Before the season, I, uh, spoke to a bunch of people who thought Madrid might be better without Ronaldo, even though the club didn’t attempt to replace him with anyone. Fewer total shots, but more and better shots for his teammates, the thinking went. Not quite! The defense is giving up slightly higher-quality shots than they were last year, and the attack has been an extinction-level crater without him.
Madrid only have three of the top 50 goal-scorers in La Liga. Ronaldo, meanwhile, has the most expected goals (17.15) in Europe’s top five leagues, and he’s second in actual goals (14) to Messi. On top of that, Madrid don’t even have anyone in the top 30 of La Liga’s assist list. They’re not taking shots and they’re not creating them.

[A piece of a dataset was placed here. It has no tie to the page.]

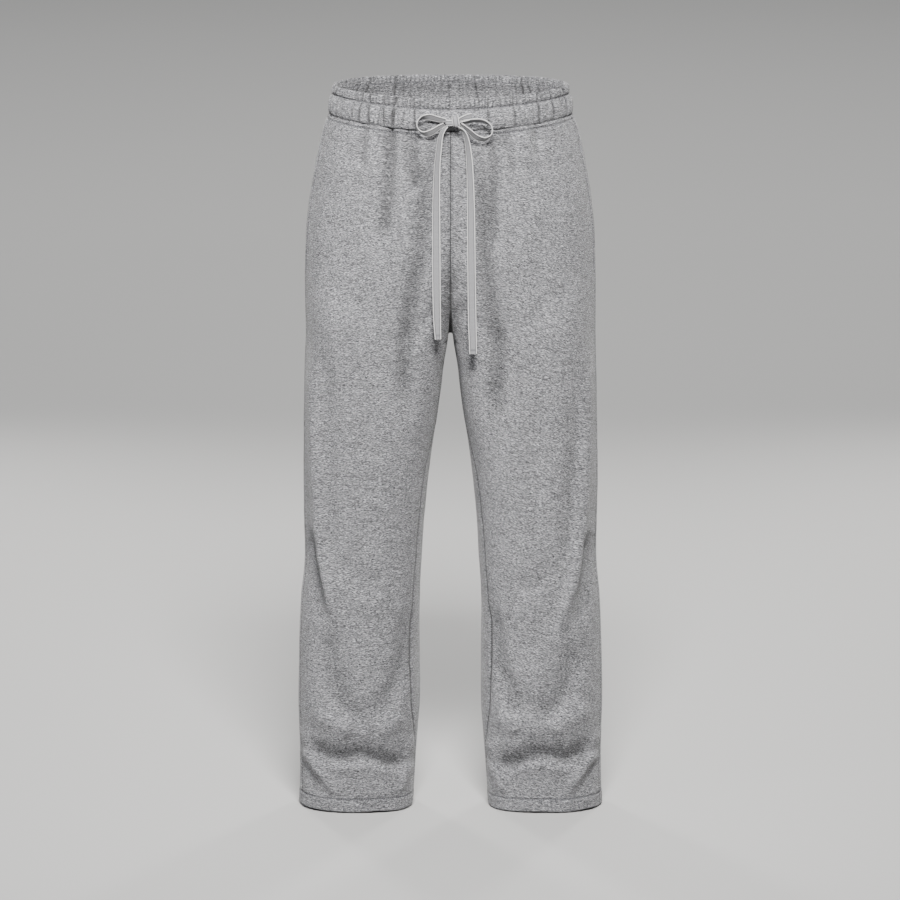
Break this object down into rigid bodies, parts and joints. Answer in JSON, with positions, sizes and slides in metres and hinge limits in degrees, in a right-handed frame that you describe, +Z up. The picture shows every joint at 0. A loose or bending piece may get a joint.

Over the past five years, Real Madrid have been one of the best teams in Europe, and then they caught Champions League lightning in a bottle, not once, twice, or thrice, but four times in a five years. Right now, though, they look like an, I don’t know, slightly above-average collection of players who once were superstars? Of course, we still can’t say for certain that anything has changed. We won’t know that until they get knocked out of the Champions League or win their fourth trophy in a row. That’s all that matters, and it’s not like anything else ever has.